“FOOD”
Winter Quarter Production
A multisensory performance piece, FOOD offers up a dreamscape cooking show that promises to sate, disgust, amuse and amaze even the most discerning of appetites.
The UC Davis Department of Theatre and Dance production is co-devised and directed by Geoff Sobelle, Granada Artist-in-Residence. The free performance livestreams on March 4, 5 and 6, 2021, at 7 p.m. PST.
From the collective minds of UC Davis graduate and undergraduate student artists, and led by theatre artist Sobelle, the FOOD company invites the audience into their kitchens where they have prepared a singular feast of gargantuan proportion. Created specifically on Zoom for a remote audience, the performance is the result of a hive-mind meditation on the fuel that keeps the modern human animal moving through the chaos we call “everyday life.”
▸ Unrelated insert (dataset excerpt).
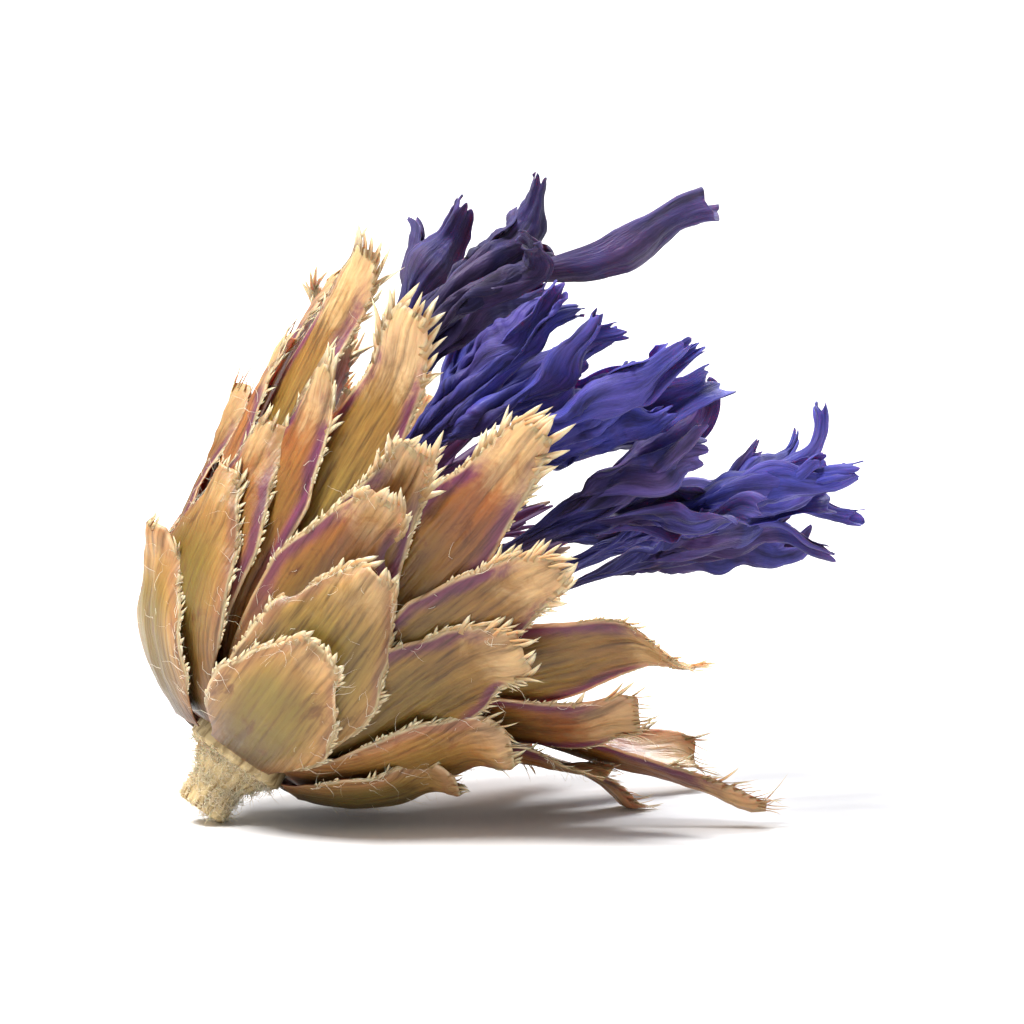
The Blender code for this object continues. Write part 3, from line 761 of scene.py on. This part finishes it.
def lathe(profile, around, seed, rib, ribs, rough):
    """A piece begun with a turned body, ribbed and uneven."""
    radii, heights = np.array(profile).T[..., None]
    angle = np.arange(around) / around * 2 * pi
    wave = 1 + rib * np.cos(ribs * angle + seed) + rough * noise(
        stack(np.cos(angle) * 2.4, np.sin(angle) * 2.4, heights * 1.6), seed)
    r = radii * wave
    points = stack(r * np.cos(angle), r * np.sin(angle), heights + 0 * r).reshape(-1, 3)
    piece = Piece()
    piece.add(points, capped_faces(len(profile), around), flat=stack(angle * 0.7, heights, seed))
    return piece


def build_stem(materials):
    """The cut stub, hollow-ended and ribbed, under its wool."""
    rng = random.Random(31)
    foot = -STEM_LENGTH
    profile = [(0.12, foot + 0.22), (0.3, foot + 0.14), (0.4, foot + 0.02), (0.5, foot), (0.56, foot + 0.015)]
    profile += [(0.6 + 0.03 * sin(7 * t) + 0.24 * ease((t - 0.55) / 0.45),
                 foot + 0.06 + t * (STEM_LENGTH - 0.19)) for t in np.linspace(0, 1, 16)]
    profile += [(0.9, 0.02), (0.86, 0.12), (0.3, 0.14)]
    piece = lathe(profile, 72, STEM_SEED, rib=0.035, ribs=14, rough=0.05)
    roots, ways, normals = [], [], []
    for _ in range(STEM_WOOL):
        a, t = rng.uniform(0, 2 * pi), rng.random() ** 0.8
        h = foot + 0.02 + t * (STEM_LENGTH + 0.2)
        r = 0.57 + 0.3 * ease((t - 0.5) / 0.35) + 0.22 * ease((t - 0.82) / 0.1)
        n, s = round_axis(a)
        roots.append(n * r + UP * h)
        ways.append(n * rng.uniform(0.15, 1.0) + s * rng.uniform(-1, 1) + UP * rng.uniform(-0.5, 1))
        normals.append(n)
    add_threads(piece, roots, ways, normals, rng, 0.5, 0.011, 0.75)
    piece.build("stem_woolly", materials, "stem")


def build_receptacle(materials):
    """The cone under the bracts and the bristly dish above, which show between the outer bracts and
    down the mouth."""
    rng = random.Random(57)
    profile = [(0.3, 0.02), (0.84, 0.0), (1.12, 0.07), (1.25, 0.16), (1.22, 0.5), (1.17, 0.9), (1.14, 1.3),
               (1.14, 1.66)]
    low, high = 1.9, FLORET_BASE_HEIGHT - CLEARANCE
    profile += [(1.5, low), (1.95, low + 0.22), (2.3, low + 0.46), (DISC_RADIUS - 0.04, low + 0.62),
                (DISC_RADIUS - 0.03, low + 0.8), (2.1, high - 0.16), (1.5, high - 0.06),
                (0.8, high - 0.02), (0.2, high)]
    piece = lathe(profile, 64, RECEPTACLE_SEED, rib=0.006, ribs=10, rough=0.012)
    roots, ways, normals = [], [], []
    for _ in range(RECEPTACLE_BRISTLES):
        a, r = rng.uniform(0, 2 * pi), 2.35 * sqrt(rng.random())
        n = round_axis(a)[0]
        roots.append(n * r + UP * (high - 0.12 * (r / 2.4) ** 2))
        stray = np.array([rng.gauss(0, 0.1) + 0.12, rng.gauss(0, 0.1), 0])
        ways.append(UP + n * 0.2 * r + stray)
        normals.append(np.cross(n, UP))
    add_threads(piece, roots, ways, normals, rng, 2.3, 0.014, 0.08)
    piece.build("receptacle_bristly", materials, "receptacle")


# ---------------- materials


class Paint:
    """Short names for the nodes of one material."""

    def __init__(self, name):
        self.material = bpy.data.materials.new(name)
        self.material.use_nodes = True
        self.tree = self.material.node_tree
        self.shader = self.tree.nodes["Principled BSDF"]

    def put(self, socket, v):
        """Links a node's output to a socket, or sets the socket to a constant."""
        if isinstance(v, bpy.types.NodeSocket):
            self.tree.links.new(v, socket)
        else:
            socket.default_value = (*v, 1) if socket.type == "RGBA" else v

    def node(self, kind, inputs=(), **settings):
        """A new node with its settings and inputs."""
        n = self.tree.nodes.new(kind)
        for k, v in settings.items():
            setattr(n, k, v)
        for k, v in dict(inputs).items():
            self.put(n.inputs[k], v)
        return n

    def value(self, name):
        return self.node("ShaderNodeAttribute", attribute_name=name).outputs["Fac"]

    def grain(self, across, along, detail, rough=0.55, distortion=0.0):
        """Noise over the piece's unrolled surface, with so many grains to a millimetre each way."""
        flat = self.node("ShaderNodeAttribute", attribute_name="flat").outputs["Vector"]
        spread = self.node("ShaderNodeVectorMath", {0: flat, 1: (across, along, 1)}, operation="MULTIPLY")
        inputs = {"Vector": spread.outputs[0], "Scale": 1.0, "Detail": detail, "Roughness": rough,
                  "Distortion": distortion}
        return self.node("ShaderNodeTexNoise", inputs).outputs["Fac"]

    def math(self, operation, a, b=0.0):
        return self.node("ShaderNodeMath", {0: a, 1: b}, operation=operation).outputs[0]

    def times(self, a, b):
        return self.math("MULTIPLY", a, b)

    def between(self, x, low, high, to_low=0.0, to_high=1.0):
        """A smooth step from one value to another as x goes from low to high."""
        return self.node("ShaderNodeMapRange", {0: x, 1: low, 2: high, 3: to_low, 4: to_high},
                         interpolation_type="SMOOTHSTEP").outputs[0]

    def mix(self, factor, a, b, blend="MIX"):
        n = self.node("ShaderNodeMix", data_type="RGBA", blend_type=blend)
        for k, v in ((0, factor), (6, a), (7, b)):
            self.put(n.inputs[k], v)
        return n.outputs[2]

    def ramp(self, factor, *stops):
        n = self.node("ShaderNodeValToRGB", {0: factor})
        while len(n.color_ramp.elements) < len(stops):
            n.color_ramp.elements.new(0.5)
        for e, (position, colour) in zip(n.color_ramp.elements, stops):
            e.position, e.color = position, (*colour, 1)
        return n.outputs[0]

    def tint(self, colour, *stops, by):
        """The colour multiplied by a ramp's."""
        return self.mix(1.0, colour, self.ramp(by, *stops), "MULTIPLY")

    def finish(self, colour, roughness, height=None, bump=0.0, distance=0.0, **sockets):
        """The material, with its shader's sockets linked or set."""
        if height is not None:
            b = self.node("ShaderNodeBump", {"Strength": bump, "Distance": distance, "Height": height})
            sockets["Normal"] = b.outputs[0]
        for k, v in dict(sockets, Base_Color=colour, Roughness=roughness).items():
            self.put(self.shader.inputs[k.replace("_", " ")], v)
        return self.material


def srgb(r, g, b):
    """A colour given as it looks on screen, from 0 to 255."""
    return tuple((c / 255 / 12.92) if c <= 10.3 else ((c / 255 + 0.055) / 1.055) ** 2.4 for c in (r, g, b))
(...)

“FOOD moves inside and outside of our bodies, our lives, our cultures and our ancient history to explore how the human animal eats,” said Sobelle. “In a visceral, absurdist, highly physical style, the production traces the trajectory of the human sapiens from hunter/gatherer to farmer to consumer, using the theater and audience as wilderness, field and market.”
A theatre artist dedicated to the sublime ridiculous, Sobelle is the co-artistic director of rainpan 43, a renegade absurdist outfit devoted to creating original actor-driven performance works. In 2020, Sobelle co-created and appeared in Elephant Room: Dust from the Stars at the Philadelphia Fringe Festival, which was selected as a Critic’s Pick in The New York Times and presented by the Center Theatre Group in Los Angeles.
The FOOD creative team includes graduate students Danielle Levin, assistant director, and Barnaby O’Rorke, original composition. The performance is co-devised with cast members featuring graduate students Verónica Díaz-Muñíz, Ann Marie Dragich and Joseph Fletcher, and undergraduate students Mandy Romero, Julia Silvera, Ananya Yogi and Kaiden Zaldumbide. The production also includes undergraduate students Arden Siadek, stage manager, and Maria Solis-Morales, assistant stage manager.
The production contains adult language and themes including cannibalism, dismemberment and self-mutilation.